Calvert faced criticism from Traditionalists, including complaints that the signs were too big. Though after rigorous legibility testing, Calvert’s road signage were incredibly successful. Her typefaces and pictograms remain in use on every road sign in the UK to this day. Transport has been adopted for road signs in countries around the world. To name a few, the road signs of Greece, Hong Kong, Ireland, Tanzania and Portugal use the typeface. Middle Eastern countries, including the UAE and Kuwait use the typeface for any latinised words on their signs. Denmark and Norway both use modified versions of the typeface, Vejtavleskrift and Trafikkalfabetet respectively. And, finally, James Montalbano’s Clearview Highway, a typeface used on road signs in around 30 US states, was heavily influenced by Calvert’s Transport.

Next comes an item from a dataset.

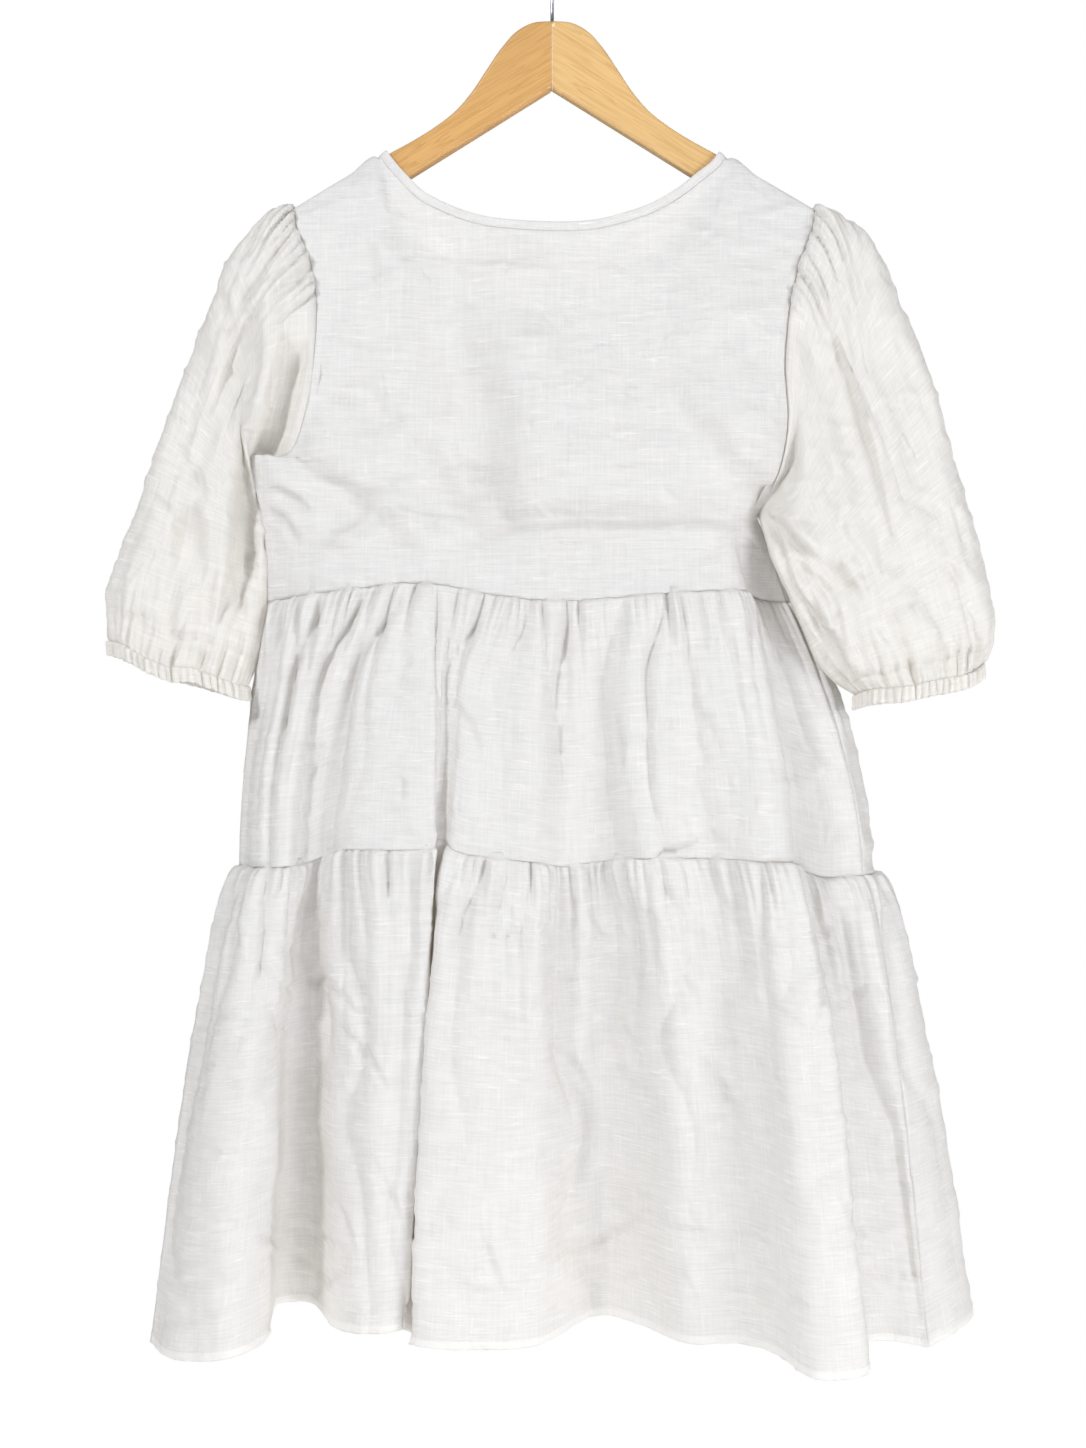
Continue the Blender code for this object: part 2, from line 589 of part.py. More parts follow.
def make_cuff(side, seam, out):
    """The shirred cuff under a sleeve's last row: pleats raised over a plain inside."""
    top = double(np.concatenate((seam, seam[:1])))[:-1] - np.array((0, 0, SEAM_GAP))
    out = unit(double(np.concatenate((out, out[:1])))[:-1])
    low = top + np.array((CUFF_LEAN[side], 0, -1)) * CUFF_HEIGHT
    count = len(top)
    pleats = [CUFF_PLEAT * (0.75 + 0.25 * unevenness(i, 5.0)) * (i % 2) for i in range(count)]
    outer = np.array((top, low)) + np.array(pleats)[None, :, None] * out
    wall(f"cuff_{side}", outer, np.array((top, low)) - CUFF_WALL * out, ring=True)


def make_binding(yokes, normals):
    """The bound neckline: a strip that carries on from both panels' neck edges, over the hanger's arms."""
    first, last = 3, PANEL_COLUMNS - 3
    low, high, out = [], [], []
    for which in ("back", "front"):
        edge = yokes[which][0, first : last + 1]
        tangent = unit(np.gradient(edge, axis=0))
        step = edge - yokes[which][1, first : last + 1]
        step = unit(step - tangent * np.sum(step * tangent, axis=1, keepdims=True))
        for end, inward in ((0, 1), (-1, -1)):
            along = np.array((inward * math.cos(ARM_SLOPE), 0, math.sin(ARM_SLOPE)))
            for k in range(3):
                number = end + k * inward
                step[number] = unit(step[number] * k / 3 + along * (3 - k) / 3)
        keep = slice(None) if which == "back" else slice(-2, 0, -1)
        low.append((edge + SEAM_GAP * step)[keep])
        high.append((edge + (SEAM_GAP + BINDING_WIDTH) * step)[keep])
        out.append(normals[which][0, first : last + 1][keep])
    outer = np.array((np.concatenate(high), np.concatenate(low)))
    wall("neck_binding", outer, outer - BINDING_WALL * np.concatenate(out)[None], ring=True)


def arm_outline():
    """The outline of the left arm in the hanger's plane, from the top of the mitre round to its foot."""
    hump = spline([(0, -62), (-15, -63.5), (-27, -70), (-38, -82), (-50, -99.5), (-61, -116), (-73, -130),
                   (-89, -142.5), (-105, -152.5), (-122, -161.8)])
    points = [hump(k / 11) for k in range(12)]
    run = np.array((-math.cos(ARM_SLOPE), -math.sin(ARM_SLOPE)))
    up = np.array((-run[1], run[0])) * -1
    up = up if up[1] > 0 else -up
    length = (ARM_TIP_ACROSS - 122 - ARM_HEIGHT / 2) / math.cos(ARM_SLOPE)
    corner = points[-1] + run * length
    centre = corner - up * ARM_HEIGHT / 2
    for k in range(7):
        turn = math.pi * k / 6
        points.append(centre + ARM_HEIGHT / 2 * (up * math.cos(turn) + run * math.sin(turn)))
    points.append(np.array((0.0, -113.5)))
    return np.array(points)


def make_arm(name, side):
    """One mitred half of the hanger, with its long edges rounded."""
    outline = arm_outline()
    around = np.roll(outline, -1, axis=0) - np.roll(outline, 1, axis=0)
    inward = np.stack((-around[:, 1], around[:, 0]), axis=1)
    for end in (0, -1):
        inward[end] = (0, -1 if end == 0 else 1)
    inward /= np.linalg.norm(inward, axis=1, keepdims=True)
    half = ARM_THICK / 2
    levels = []
    for turn in (0, 30, 60, 90):
        angle = math.radians(turn)
        levels.append((-half + ARM_ROUND * (1 - math.sin(angle)), ARM_ROUND * (1 - math.cos(angle))))
    levels = levels[::-1] + [(-depth, inset) for depth, inset in levels]
    rings = []
    for depth, inset in levels:
        flat = outline + inset * inward
        x = (flat[:, 0] - MITRE_GAP / 2) * (1 if side == "left" else -1)
        rings.append(np.stack((x, np.full(len(flat), depth), flat[:, 1]), axis=1))
    count = len(outline)
    points = np.concatenate(rings)
    faces = [tuple(range(count)), tuple(range(len(points) - 1, len(points) - count - 1, -1))]
    for ring in range(len(rings) - 1):
        for i in range(count):
            a, b = ring * count + i, ring * count + (i + 1) % count
            faces.append((a, a + count, b + count, b))
    if side == "right":
        faces = [face[::-1] for face in faces]
    add_object(name, points, faces, "wood")


def make_hook():
    """The wire: a straight stem, an S bend and a crook whose highest inner point is the origin."""
    centre = np.array((0.0, 0.0, -(CROOK_RADIUS - WIRE_RADIUS)))
    bend = spline([(0, 0, -46.0), (1.5, 0, -41.5), (7, 0, -36.8), (13.2, 0, -32.2)])
    path = [np.array((0.0, 0.0, -WOOD_TOP_DROP + 0.4)), np.array((0.0, 0.0, -52.0))]
    path += [bend(k / 4) for k in range(4)]
    start, stop = math.radians(-47), math.radians(196)
    for k in range(17):
        angle = start + (stop - start) * k / 16
        path.append(centre + CROOK_RADIUS * np.array((math.cos(angle), 0, math.sin(angle))))
    sides = 10
    tangents = np.gradient(np.array(path), axis=0)
    points, faces = [], []
    for place, tangent in zip(path, tangents):
        tangent = tangent / np.linalg.norm(tangent)
        out = np.array((tangent[2], 0, -tangent[0]))
        for k in range(sides):
            turn = 2 * math.pi * k / sides
            points.append(place + WIRE_RADIUS * (out * math.cos(turn) + np.array((0, 1, 0)) * math.sin(turn)))
    for ring in range(len(path) - 1):
        for k in range(sides):
            a, b = ring * sides + k, ring * sides + (k + 1) % sides
            faces.append((a, b, b + sides, a + sides))
    faces.append(tuple(range(sides))[::-1])
    faces.append(tuple(range(len(points) - sides, len(points))))
    add_object("hanger_hook", points, faces, "wire")


def main():
    for old in list(bpy.data.objects):
        bpy.data.objects.remove(old)
    sides = ("back", "front")
    yokes = {which: yoke(which) for which in sides}
    top = {which: shoulder_normals(yokes[which], which) for which in sides}
    normals = panel_normals(yokes, ARMHOLE_ROWS - 1, top)
    for which in sides:
        make_panel(f"yoke_{which}", which, yokes[which], normals[which])
    hang = {which: double(yokes[which][-1]) for which in sides}
    level = {which: unit(double(normals[which][-1])) for which in sides}
    for name, bottom, rows, seed in (("tier1", "tier", TIER1_ROWS, 1.0), ("tier2", "hem", TIER2_ROWS, 2.0)):
        pair = {
            which: tier(which, name, hang[which] - np.array((0, 0, SEAM_GAP)), level[which], bottom, rows, seed)
            for which in sides
        }
        made = panel_normals(pair, 0, level)
        for which in sides:
            make_panel(f"{name}_{which}", which, pair[which], made[which])
            hang[which], level[which] = pair[which][-1], made[which][-1]
    for side in ("left", "right"):
        make_cuff(side, *make_sleeve(side, yokes, normals))
    make_binding(yokes, normals)
    make_arm("hanger_left", "left")
    make_arm("hanger_right", "right")
    make_hook()


main()
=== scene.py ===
"""The looks of the tiered smock dress on its wooden hanger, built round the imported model.

Tables are in millimetres. Their across and drop columns are places as seen in the hanger's plane from the
camera. Drop is measured down from the origin, and depth is how far behind the hanger's plane the place lies.
The back of the dress faces the camera. Each piece of cloth is a thin shell that follows its solid, with finer
gathers, creases and slack. The left sleeve's inner edge lies nearer to the body than that of its solid.
"""

import math

import bpy
import numpy as np
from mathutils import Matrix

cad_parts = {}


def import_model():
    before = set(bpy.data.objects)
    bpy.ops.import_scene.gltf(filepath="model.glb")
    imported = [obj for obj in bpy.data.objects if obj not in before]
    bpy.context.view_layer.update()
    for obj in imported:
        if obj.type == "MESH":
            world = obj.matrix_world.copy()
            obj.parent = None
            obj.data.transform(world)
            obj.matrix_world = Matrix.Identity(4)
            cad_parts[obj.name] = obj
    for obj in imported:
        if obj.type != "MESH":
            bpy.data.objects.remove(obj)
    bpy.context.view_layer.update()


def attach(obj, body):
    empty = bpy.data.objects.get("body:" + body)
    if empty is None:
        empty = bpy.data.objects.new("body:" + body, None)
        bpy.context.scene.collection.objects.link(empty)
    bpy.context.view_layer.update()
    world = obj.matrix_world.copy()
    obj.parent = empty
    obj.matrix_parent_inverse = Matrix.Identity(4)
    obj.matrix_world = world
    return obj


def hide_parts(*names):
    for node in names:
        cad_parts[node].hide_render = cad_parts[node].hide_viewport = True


MM = 0.001

# The photograph's vantage and frame. The distance is assumed.
EYE_ACROSS = -7.0
EYE_DROP = 595.0
EYE_DISTANCE = 1600.0
PHOTO_HEIGHT = 1448
MM_PER_PIXEL = 0.76
FRAME_HEIGHT = PHOTO_HEIGHT * MM_PER_PIXEL
SENSOR = 36.0

# Cloth: the thickness of a shell, and the gap between sewn pieces
CLOTH = 0.6
SEAM_GAP = 0.35

# Hanger
ARM_THICK = 12.0
ARM_ROUND = 2.6
ARM_HEIGHT = 24.0
ARM_SLOPE = math.radians(31.5)
ARM_TIP_ACROSS = 186.0
WOOD_TOP_DROP = 62.0
MITRE_GAP = 0.3
# The top edge of the left arm, from the mitre to where it runs straight, and its lower edge at the mitre
ARM_HUMP = (
    (0, -62), (-15, -63.5), (-27, -70), (-38, -82), (-50, -99.5), (-61, -116), (-73, -130),
    (-89, -142.5), (-105, -152.5), (-122, -161.8),
)
ARM_FOOT = (0.0, -113.5)
ARM_FLAT_RING = 3.0
WIRE_RADIUS = 1.4
WIRE_SIDES = 20
WIRE_SUNK = 0.4
STEM_TOP_DROP = 52.0
CROOK_RADIUS = 18.0 + WIRE_RADIUS
CROOK_TURN = (math.radians(-47), math.radians(196))
TIP_TURNS = (0.5, 1.0, 1.4)
HOOK_BEND = ((0, 0, -46.0), (1.5, 0, -41.5), (7, 0, -36.8), (13.2, 0, -32.2))

# How the cloth lies over an arm, row by row: how far below its top line, and how far from the middle plane
OVER_ARM = ((0.0, 0.2), (1.4, 6.6), (6.0, 8.8))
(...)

Margaret Calvert’s designs have become so ubiquitous, not only across the UK but on a global scale, that its easy to glaze over just how ambitious and influential the project was and remains to be. It was a redesign for every road sign across the UK, all British Overseas Territories, and some Commonwealth states. Calvert, who had only been out of college for a few years, designed a typeface and pictograms that were going to appear on literally thousands of signs.
Margaret Calvert and her designs defined a country’s travel network, especially if you consider she also designed the Rail Alphabet which was used across British Rail and Sealink’s, the former British ferry company, entire network). She made her very literal mark on information design the world over.
On top of this, less than half a century after Women’s suffrage in the UK, Margaret Calvert was designing one of the biggest graphic design projects in the world at the time. She was working at the forefront of an industry that was male-dominated and, in some respects, continues to be. Calvert was a trailblazer, as both an information designer and a female designer and this should never be understated.